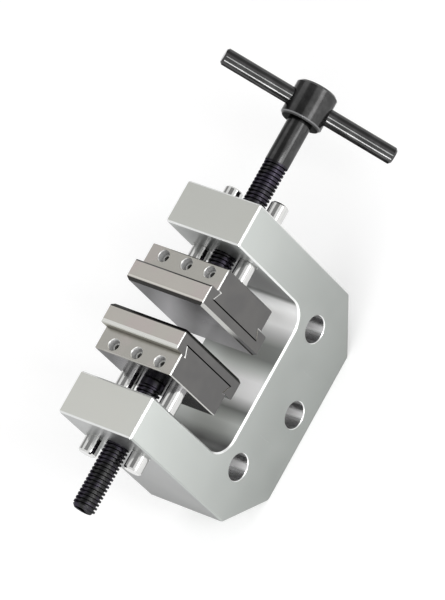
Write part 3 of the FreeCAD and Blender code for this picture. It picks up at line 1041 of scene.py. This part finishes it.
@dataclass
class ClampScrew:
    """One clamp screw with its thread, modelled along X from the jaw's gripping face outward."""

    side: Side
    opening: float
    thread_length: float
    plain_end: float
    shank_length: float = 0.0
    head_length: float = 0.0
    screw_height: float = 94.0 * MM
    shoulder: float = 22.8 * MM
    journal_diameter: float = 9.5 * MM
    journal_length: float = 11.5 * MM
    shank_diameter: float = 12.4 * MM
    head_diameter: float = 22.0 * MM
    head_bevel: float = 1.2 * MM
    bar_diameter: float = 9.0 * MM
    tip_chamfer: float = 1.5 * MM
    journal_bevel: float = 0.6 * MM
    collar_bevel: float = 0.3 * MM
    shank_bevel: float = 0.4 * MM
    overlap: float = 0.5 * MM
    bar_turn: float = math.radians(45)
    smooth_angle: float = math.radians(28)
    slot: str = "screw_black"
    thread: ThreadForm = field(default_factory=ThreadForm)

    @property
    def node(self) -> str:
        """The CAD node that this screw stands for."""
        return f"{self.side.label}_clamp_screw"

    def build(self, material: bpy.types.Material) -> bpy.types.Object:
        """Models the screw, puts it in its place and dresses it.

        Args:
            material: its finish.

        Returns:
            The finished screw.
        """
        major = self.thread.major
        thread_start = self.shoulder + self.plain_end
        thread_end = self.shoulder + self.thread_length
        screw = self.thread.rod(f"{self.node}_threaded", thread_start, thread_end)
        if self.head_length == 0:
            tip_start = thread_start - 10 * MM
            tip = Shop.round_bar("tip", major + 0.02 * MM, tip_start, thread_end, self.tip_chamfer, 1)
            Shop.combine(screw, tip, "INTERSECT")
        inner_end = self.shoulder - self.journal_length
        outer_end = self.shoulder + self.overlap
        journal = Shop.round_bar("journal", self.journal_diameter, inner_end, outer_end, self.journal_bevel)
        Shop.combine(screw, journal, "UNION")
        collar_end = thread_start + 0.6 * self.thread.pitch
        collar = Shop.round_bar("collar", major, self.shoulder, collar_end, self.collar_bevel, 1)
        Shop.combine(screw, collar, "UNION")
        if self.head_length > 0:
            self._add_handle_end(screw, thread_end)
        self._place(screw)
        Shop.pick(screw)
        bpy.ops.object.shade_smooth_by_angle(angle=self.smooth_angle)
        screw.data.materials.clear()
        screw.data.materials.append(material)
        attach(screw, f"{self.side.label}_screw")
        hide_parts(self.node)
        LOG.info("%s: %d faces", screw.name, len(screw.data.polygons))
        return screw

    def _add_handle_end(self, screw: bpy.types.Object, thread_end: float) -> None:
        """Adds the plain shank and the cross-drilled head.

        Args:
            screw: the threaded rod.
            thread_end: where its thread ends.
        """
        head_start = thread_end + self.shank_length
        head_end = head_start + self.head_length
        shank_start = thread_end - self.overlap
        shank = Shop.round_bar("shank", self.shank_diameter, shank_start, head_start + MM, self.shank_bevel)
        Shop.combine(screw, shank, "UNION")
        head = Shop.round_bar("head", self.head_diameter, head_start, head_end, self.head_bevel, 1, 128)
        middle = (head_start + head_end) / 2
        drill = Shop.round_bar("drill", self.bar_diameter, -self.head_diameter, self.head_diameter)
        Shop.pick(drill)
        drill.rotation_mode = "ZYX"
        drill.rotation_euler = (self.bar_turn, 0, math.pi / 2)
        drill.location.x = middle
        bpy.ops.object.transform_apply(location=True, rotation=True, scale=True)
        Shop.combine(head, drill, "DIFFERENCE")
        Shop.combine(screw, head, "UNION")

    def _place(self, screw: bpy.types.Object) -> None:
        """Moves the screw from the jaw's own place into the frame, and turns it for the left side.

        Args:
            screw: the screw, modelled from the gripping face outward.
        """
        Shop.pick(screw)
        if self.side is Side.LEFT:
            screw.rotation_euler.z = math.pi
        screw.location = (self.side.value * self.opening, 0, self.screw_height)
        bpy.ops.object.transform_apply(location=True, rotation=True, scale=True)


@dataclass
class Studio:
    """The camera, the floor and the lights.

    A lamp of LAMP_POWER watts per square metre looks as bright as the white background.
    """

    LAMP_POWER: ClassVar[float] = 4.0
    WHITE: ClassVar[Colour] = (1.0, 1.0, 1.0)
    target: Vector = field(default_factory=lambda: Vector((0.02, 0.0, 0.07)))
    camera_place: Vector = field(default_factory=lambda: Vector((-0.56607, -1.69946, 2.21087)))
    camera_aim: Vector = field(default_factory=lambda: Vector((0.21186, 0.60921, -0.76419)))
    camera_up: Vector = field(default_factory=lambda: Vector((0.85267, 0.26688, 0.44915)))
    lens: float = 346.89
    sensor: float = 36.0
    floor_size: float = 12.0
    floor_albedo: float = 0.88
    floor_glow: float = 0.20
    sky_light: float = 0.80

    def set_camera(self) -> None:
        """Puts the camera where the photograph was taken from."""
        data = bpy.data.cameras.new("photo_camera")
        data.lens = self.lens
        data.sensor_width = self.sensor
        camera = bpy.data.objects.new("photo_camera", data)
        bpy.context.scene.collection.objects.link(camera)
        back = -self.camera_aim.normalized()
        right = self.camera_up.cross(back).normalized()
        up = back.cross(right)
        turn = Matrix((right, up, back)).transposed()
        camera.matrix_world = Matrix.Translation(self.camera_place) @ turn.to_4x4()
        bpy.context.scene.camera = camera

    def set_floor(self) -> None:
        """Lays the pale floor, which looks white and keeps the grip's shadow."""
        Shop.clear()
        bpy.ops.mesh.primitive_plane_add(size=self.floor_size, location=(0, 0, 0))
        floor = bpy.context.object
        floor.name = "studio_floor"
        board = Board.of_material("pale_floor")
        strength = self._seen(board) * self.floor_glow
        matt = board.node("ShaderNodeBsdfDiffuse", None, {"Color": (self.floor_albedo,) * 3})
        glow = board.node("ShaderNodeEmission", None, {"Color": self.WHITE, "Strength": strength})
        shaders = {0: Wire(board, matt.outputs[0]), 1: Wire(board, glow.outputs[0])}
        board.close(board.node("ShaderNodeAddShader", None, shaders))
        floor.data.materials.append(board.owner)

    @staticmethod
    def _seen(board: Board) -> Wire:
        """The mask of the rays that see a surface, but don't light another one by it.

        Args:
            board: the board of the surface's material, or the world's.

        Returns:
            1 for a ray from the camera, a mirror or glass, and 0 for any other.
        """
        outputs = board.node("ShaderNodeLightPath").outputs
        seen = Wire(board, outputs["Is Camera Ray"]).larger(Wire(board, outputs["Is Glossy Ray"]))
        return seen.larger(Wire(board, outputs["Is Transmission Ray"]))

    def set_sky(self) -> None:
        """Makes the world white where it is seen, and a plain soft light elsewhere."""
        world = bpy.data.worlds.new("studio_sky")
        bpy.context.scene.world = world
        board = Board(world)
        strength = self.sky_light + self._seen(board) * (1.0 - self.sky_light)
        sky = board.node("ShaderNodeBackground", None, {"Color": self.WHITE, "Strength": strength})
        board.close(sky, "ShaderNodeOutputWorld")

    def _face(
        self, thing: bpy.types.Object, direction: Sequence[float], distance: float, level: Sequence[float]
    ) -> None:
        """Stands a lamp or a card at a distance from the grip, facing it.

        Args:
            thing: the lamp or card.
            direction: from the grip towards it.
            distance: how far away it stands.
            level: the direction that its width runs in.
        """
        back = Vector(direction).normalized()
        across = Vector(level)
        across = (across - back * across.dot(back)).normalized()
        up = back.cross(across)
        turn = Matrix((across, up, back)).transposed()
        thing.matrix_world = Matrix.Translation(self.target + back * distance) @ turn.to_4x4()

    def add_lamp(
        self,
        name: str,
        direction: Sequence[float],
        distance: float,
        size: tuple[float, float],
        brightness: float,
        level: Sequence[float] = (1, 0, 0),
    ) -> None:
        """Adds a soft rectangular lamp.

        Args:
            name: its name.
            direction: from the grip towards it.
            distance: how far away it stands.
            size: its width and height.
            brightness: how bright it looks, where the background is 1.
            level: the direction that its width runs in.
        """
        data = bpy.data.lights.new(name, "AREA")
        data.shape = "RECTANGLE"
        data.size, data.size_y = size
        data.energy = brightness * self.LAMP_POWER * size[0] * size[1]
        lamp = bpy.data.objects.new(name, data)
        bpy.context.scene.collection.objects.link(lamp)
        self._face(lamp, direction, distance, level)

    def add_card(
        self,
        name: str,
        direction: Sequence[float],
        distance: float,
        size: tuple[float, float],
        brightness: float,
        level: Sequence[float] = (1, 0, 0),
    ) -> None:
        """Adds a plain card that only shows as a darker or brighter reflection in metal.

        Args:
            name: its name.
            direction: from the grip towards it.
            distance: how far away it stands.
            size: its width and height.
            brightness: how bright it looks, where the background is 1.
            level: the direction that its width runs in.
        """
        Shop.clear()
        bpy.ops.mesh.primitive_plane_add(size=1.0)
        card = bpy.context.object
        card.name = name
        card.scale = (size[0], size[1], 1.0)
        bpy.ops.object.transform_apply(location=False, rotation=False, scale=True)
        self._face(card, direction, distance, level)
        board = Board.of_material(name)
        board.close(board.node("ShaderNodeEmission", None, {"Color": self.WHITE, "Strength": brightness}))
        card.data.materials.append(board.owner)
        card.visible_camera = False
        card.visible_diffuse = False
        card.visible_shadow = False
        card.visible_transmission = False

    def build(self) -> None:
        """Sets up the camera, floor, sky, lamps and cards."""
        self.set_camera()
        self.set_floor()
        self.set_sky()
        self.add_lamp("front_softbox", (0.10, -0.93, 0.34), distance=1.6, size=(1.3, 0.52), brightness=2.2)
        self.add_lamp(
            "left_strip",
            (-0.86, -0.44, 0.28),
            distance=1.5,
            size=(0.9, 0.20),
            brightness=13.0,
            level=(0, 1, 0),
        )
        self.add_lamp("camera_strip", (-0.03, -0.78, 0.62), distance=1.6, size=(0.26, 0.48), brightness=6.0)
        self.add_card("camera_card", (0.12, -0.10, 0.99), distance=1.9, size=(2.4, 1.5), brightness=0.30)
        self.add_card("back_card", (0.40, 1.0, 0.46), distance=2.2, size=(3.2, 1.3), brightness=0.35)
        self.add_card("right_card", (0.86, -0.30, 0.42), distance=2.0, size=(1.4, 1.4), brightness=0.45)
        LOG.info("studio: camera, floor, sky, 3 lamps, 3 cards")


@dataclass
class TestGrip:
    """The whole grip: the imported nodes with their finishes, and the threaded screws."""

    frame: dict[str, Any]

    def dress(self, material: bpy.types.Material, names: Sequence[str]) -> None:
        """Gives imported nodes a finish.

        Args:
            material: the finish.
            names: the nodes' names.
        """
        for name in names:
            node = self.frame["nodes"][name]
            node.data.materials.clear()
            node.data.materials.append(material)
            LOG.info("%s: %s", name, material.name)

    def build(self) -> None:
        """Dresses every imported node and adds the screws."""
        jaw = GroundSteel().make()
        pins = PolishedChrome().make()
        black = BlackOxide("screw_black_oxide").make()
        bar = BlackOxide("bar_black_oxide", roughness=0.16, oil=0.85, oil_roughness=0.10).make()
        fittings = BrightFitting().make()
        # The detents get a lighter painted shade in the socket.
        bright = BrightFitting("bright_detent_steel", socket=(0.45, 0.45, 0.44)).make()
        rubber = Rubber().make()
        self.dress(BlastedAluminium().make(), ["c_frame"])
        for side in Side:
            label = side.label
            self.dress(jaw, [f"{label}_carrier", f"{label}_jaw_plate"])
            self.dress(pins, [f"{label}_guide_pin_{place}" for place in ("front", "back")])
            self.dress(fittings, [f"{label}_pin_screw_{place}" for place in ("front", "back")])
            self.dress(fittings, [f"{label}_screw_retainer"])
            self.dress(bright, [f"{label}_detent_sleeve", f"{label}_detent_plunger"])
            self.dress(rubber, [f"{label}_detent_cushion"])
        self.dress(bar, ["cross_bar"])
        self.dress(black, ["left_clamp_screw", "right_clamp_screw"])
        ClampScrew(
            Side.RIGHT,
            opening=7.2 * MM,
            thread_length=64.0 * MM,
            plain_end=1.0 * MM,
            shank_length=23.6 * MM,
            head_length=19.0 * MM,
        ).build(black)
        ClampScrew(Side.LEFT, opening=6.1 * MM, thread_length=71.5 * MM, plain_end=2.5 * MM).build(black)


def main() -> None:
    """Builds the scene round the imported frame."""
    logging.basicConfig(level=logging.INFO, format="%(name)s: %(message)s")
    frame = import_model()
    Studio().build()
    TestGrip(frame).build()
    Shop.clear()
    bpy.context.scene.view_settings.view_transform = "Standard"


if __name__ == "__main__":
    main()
....
(Required work)
Only the lines from the beginning of the material above through the line with "clamp screw with" are wanted; extract them exactly.

(Solution to this task)
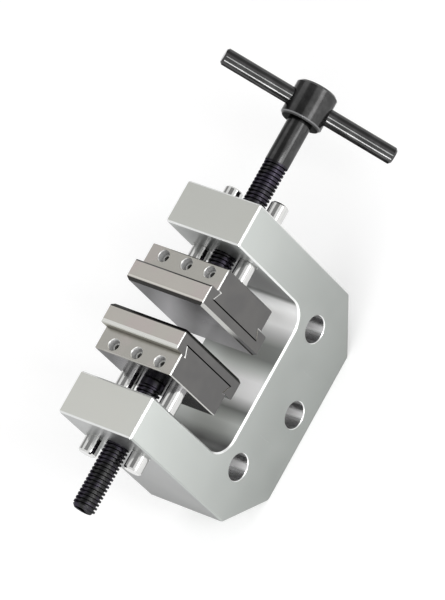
Write part 3 of the FreeCAD and Blender code for this picture. It picks up at line 1041 of scene.py. This part finishes it.
@dataclass
class ClampScrew:
    """One clamp screw with its thread, modelled along X from the jaw's gripping face outward."""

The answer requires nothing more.